**Given information**
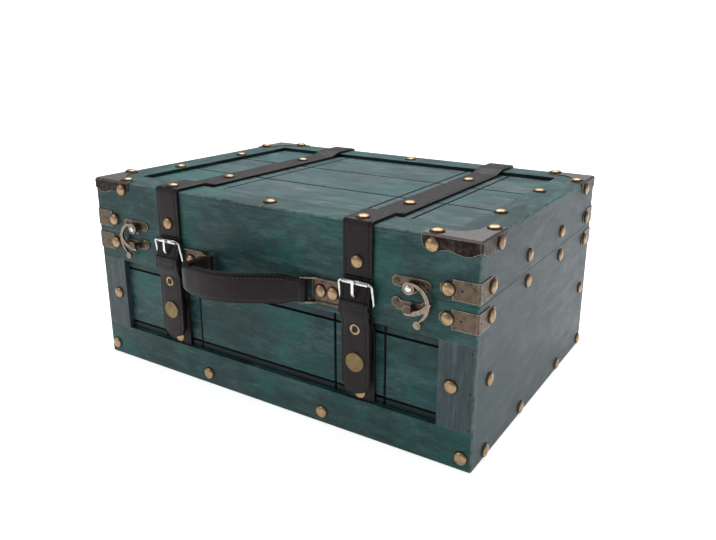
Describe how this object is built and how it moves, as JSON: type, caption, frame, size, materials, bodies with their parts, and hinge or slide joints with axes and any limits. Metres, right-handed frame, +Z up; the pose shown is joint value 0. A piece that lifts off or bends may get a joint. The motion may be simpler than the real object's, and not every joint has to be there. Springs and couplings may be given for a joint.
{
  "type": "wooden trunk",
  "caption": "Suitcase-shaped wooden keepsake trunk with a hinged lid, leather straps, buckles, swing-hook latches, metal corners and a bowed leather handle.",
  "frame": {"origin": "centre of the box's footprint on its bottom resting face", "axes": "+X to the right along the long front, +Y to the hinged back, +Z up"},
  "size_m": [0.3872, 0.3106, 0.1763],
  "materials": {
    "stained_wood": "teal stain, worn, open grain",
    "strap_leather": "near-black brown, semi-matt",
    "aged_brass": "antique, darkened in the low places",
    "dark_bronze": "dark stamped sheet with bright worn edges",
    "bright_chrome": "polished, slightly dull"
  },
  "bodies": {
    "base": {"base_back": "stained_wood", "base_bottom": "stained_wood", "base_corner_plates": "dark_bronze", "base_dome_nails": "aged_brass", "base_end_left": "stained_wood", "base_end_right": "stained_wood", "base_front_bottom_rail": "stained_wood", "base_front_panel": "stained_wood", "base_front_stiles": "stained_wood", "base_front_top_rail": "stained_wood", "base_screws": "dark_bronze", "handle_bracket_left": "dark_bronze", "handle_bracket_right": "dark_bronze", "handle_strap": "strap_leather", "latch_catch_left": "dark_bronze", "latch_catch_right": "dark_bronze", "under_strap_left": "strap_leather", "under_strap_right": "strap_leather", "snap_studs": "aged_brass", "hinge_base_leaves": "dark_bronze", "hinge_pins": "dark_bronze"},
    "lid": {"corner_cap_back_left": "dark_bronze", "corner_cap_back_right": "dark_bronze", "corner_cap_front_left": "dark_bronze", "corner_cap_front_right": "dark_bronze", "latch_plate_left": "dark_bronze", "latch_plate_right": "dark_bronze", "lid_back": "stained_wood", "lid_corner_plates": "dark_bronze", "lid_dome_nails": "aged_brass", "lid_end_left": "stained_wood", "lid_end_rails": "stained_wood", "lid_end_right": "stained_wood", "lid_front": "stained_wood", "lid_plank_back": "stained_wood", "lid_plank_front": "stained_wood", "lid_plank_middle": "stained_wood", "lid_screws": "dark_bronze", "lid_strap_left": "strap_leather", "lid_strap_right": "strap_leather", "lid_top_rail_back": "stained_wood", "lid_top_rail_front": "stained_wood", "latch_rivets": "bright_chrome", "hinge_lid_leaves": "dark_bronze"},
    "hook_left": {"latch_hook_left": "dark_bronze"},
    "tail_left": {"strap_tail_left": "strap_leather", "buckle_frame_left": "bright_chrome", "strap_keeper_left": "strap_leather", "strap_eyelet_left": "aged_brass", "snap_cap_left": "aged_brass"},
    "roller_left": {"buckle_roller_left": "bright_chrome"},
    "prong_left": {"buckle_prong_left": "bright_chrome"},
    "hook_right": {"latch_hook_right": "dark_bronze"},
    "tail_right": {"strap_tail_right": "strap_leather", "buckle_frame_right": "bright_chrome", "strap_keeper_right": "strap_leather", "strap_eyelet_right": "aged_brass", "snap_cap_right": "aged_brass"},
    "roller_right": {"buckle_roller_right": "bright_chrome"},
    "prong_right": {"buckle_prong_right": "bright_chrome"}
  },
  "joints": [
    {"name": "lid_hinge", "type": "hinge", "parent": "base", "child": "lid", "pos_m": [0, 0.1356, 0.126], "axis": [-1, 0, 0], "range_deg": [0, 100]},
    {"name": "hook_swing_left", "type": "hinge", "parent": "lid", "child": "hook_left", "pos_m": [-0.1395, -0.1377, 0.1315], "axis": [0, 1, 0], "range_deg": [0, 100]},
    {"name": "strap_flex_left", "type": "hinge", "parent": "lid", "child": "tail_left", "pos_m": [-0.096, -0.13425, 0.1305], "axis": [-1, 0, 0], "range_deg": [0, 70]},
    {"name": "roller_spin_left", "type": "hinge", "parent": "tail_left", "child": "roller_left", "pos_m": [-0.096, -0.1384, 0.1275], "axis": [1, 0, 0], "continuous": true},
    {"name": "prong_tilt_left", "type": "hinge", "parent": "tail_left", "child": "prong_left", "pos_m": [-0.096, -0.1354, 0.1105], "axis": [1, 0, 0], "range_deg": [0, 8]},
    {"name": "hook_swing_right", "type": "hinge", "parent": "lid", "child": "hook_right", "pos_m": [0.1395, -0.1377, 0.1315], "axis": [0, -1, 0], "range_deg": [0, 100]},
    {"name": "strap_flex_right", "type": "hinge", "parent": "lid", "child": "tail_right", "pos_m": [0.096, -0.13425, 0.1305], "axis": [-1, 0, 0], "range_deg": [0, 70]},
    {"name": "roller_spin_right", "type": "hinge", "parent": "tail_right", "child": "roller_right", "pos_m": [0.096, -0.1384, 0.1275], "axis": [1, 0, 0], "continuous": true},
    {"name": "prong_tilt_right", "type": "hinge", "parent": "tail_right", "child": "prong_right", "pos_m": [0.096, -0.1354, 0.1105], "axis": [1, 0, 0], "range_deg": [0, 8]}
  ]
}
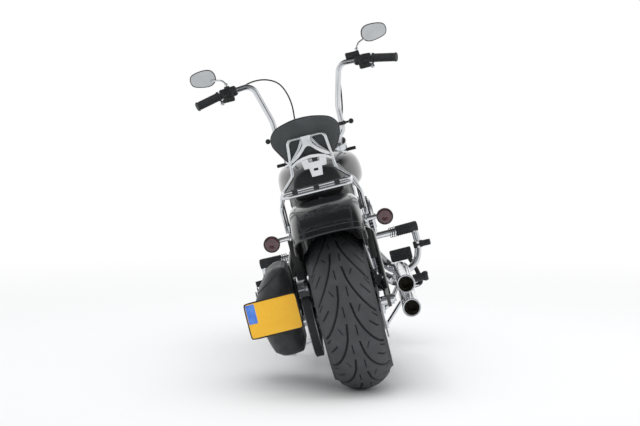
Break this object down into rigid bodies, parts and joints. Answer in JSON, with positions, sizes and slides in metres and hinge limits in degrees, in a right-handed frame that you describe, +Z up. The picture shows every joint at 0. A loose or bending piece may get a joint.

**Aim of the task**
The records above should be returned exactly.

**Task solution**
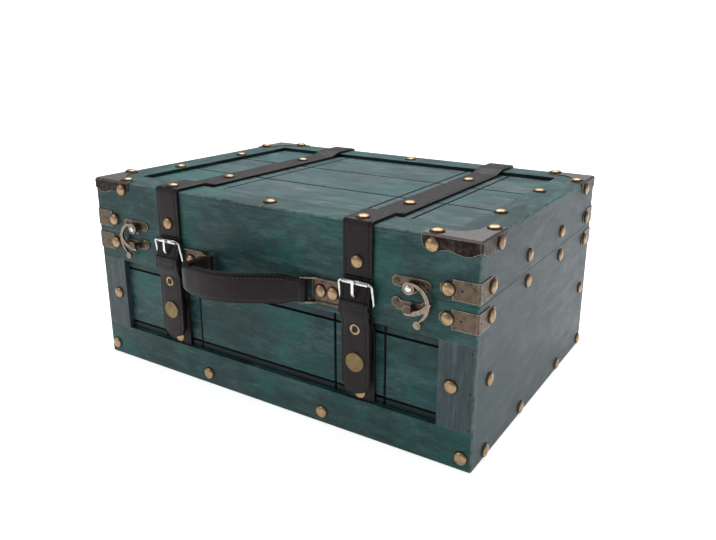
Describe how this object is built and how it moves, as JSON: type, caption, frame, size, materials, bodies with their parts, and hinge or slide joints with axes and any limits. Metres, right-handed frame, +Z up; the pose shown is joint value 0. A piece that lifts off or bends may get a joint. The motion may be simpler than the real object's, and not every joint has to be there. Springs and couplings may be given for a joint.
{
  "type": "wooden trunk",
  "caption": "Suitcase-shaped wooden keepsake trunk with a hinged lid, leather straps, buckles, swing-hook latches, metal corners and a bowed leather handle.",
  "frame": {"origin": "centre of the box's footprint on its bottom resting face", "axes": "+X to the right along the long front, +Y to the hinged back, +Z up"},
  "size_m": [0.3872, 0.3106, 0.1763],
  "materials": {
    "stained_wood": "teal stain, worn, open grain",
    "strap_leather": "near-black brown, semi-matt",
    "aged_brass": "antique, darkened in the low places",
    "dark_bronze": "dark stamped sheet with bright worn edges",
    "bright_chrome": "polished, slightly dull"
  },
  "bodies": {
    "base": {"base_back": "stained_wood", "base_bottom": "stained_wood", "base_corner_plates": "dark_bronze", "base_dome_nails": "aged_brass", "base_end_left": "stained_wood", "base_end_right": "stained_wood", "base_front_bottom_rail": "stained_wood", "base_front_panel": "stained_wood", "base_front_stiles": "stained_wood", "base_front_top_rail": "stained_wood", "base_screws": "dark_bronze", "handle_bracket_left": "dark_bronze", "handle_bracket_right": "dark_bronze", "handle_strap": "strap_leather", "latch_catch_left": "dark_bronze", "latch_catch_right": "dark_bronze", "under_strap_left": "strap_leather", "under_strap_right": "strap_leather", "snap_studs": "aged_brass", "hinge_base_leaves": "dark_bronze", "hinge_pins": "dark_bronze"},
    "lid": {"corner_cap_back_left": "dark_bronze", "corner_cap_back_right": "dark_bronze", "corner_cap_front_left": "dark_bronze", "corner_cap_front_right": "dark_bronze", "latch_plate_left": "dark_bronze", "latch_plate_right": "dark_bronze", "lid_back": "stained_wood", "lid_corner_plates": "dark_bronze", "lid_dome_nails": "aged_brass", "lid_end_left": "stained_wood", "lid_end_rails": "stained_wood", "lid_end_right": "stained_wood", "lid_front": "stained_wood", "lid_plank_back": "stained_wood", "lid_plank_front": "stained_wood", "lid_plank_middle": "stained_wood", "lid_screws": "dark_bronze", "lid_strap_left": "strap_leather", "lid_strap_right": "strap_leather", "lid_top_rail_back": "stained_wood", "lid_top_rail_front": "stained_wood", "latch_rivets": "bright_chrome", "hinge_lid_leaves": "dark_bronze"},
    "hook_left": {"latch_hook_left": "dark_bronze"},
    "tail_left": {"strap_tail_left": "strap_leather", "buckle_frame_left": "bright_chrome", "strap_keeper_left": "strap_leather", "strap_eyelet_left": "aged_brass", "snap_cap_left": "aged_brass"},
    "roller_left": {"buckle_roller_left": "bright_chrome"},
    "prong_left": {"buckle_prong_left": "bright_chrome"},
    "hook_right": {"latch_hook_right": "dark_bronze"},
    "tail_right": {"strap_tail_right": "strap_leather", "buckle_frame_right": "bright_chrome", "strap_keeper_right": "strap_leather", "strap_eyelet_right": "aged_brass", "snap_cap_right": "aged_brass"},
    "roller_right": {"buckle_roller_right": "bright_chrome"},
    "prong_right": {"buckle_prong_right": "bright_chrome"}
  },
  "joints": [
    {"name": "lid_hinge", "type": "hinge", "parent": "base", "child": "lid", "pos_m": [0, 0.1356, 0.126], "axis": [-1, 0, 0], "range_deg": [0, 100]},
    {"name": "hook_swing_left", "type": "hinge", "parent": "lid", "child": "hook_left", "pos_m": [-0.1395, -0.1377, 0.1315], "axis": [0, 1, 0], "range_deg": [0, 100]},
    {"name": "strap_flex_left", "type": "hinge", "parent": "lid", "child": "tail_left", "pos_m": [-0.096, -0.13425, 0.1305], "axis": [-1, 0, 0], "range_deg": [0, 70]},
    {"name": "roller_spin_left", "type": "hinge", "parent": "tail_left", "child": "roller_left", "pos_m": [-0.096, -0.1384, 0.1275], "axis": [1, 0, 0], "continuous": true},
    {"name": "prong_tilt_left", "type": "hinge", "parent": "tail_left", "child": "prong_left", "pos_m": [-0.096, -0.1354, 0.1105], "axis": [1, 0, 0], "range_deg": [0, 8]},
    {"name": "hook_swing_right", "type": "hinge", "parent": "lid", "child": "hook_right", "pos_m": [0.1395, -0.1377, 0.1315], "axis": [0, -1, 0], "range_deg": [0, 100]},
    {"name": "strap_flex_right", "type": "hinge", "parent": "lid", "child": "tail_right", "pos_m": [0.096, -0.13425, 0.1305], "axis": [-1, 0, 0], "range_deg": [0, 70]},
    {"name": "roller_spin_right", "type": "hinge", "parent": "tail_right", "child": "roller_right", "pos_m": [0.096, -0.1384, 0.1275], "axis": [1, 0, 0], "continuous": true},
    {"name": "prong_tilt_right", "type": "hinge", "parent": "tail_right", "child": "prong_right", "pos_m": [0.096, -0.1354, 0.1105], "axis": [1, 0, 0], "range_deg": [0, 8]}
  ]
}
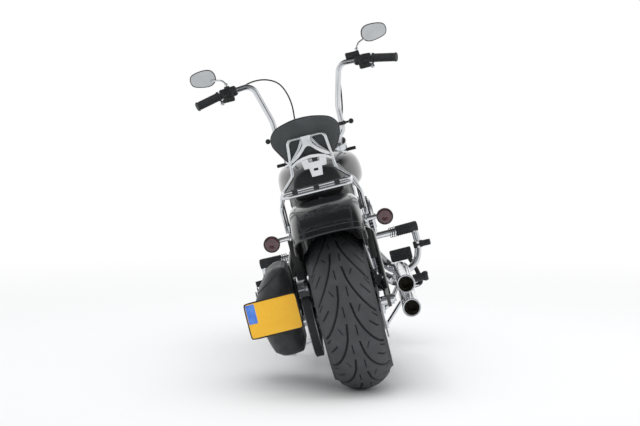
Break this object down into rigid bodies, parts and joints. Answer in JSON, with positions, sizes and slides in metres and hinge limits in degrees, in a right-handed frame that you describe, +Z up. The picture shows every joint at 0. A loose or bending piece may get a joint.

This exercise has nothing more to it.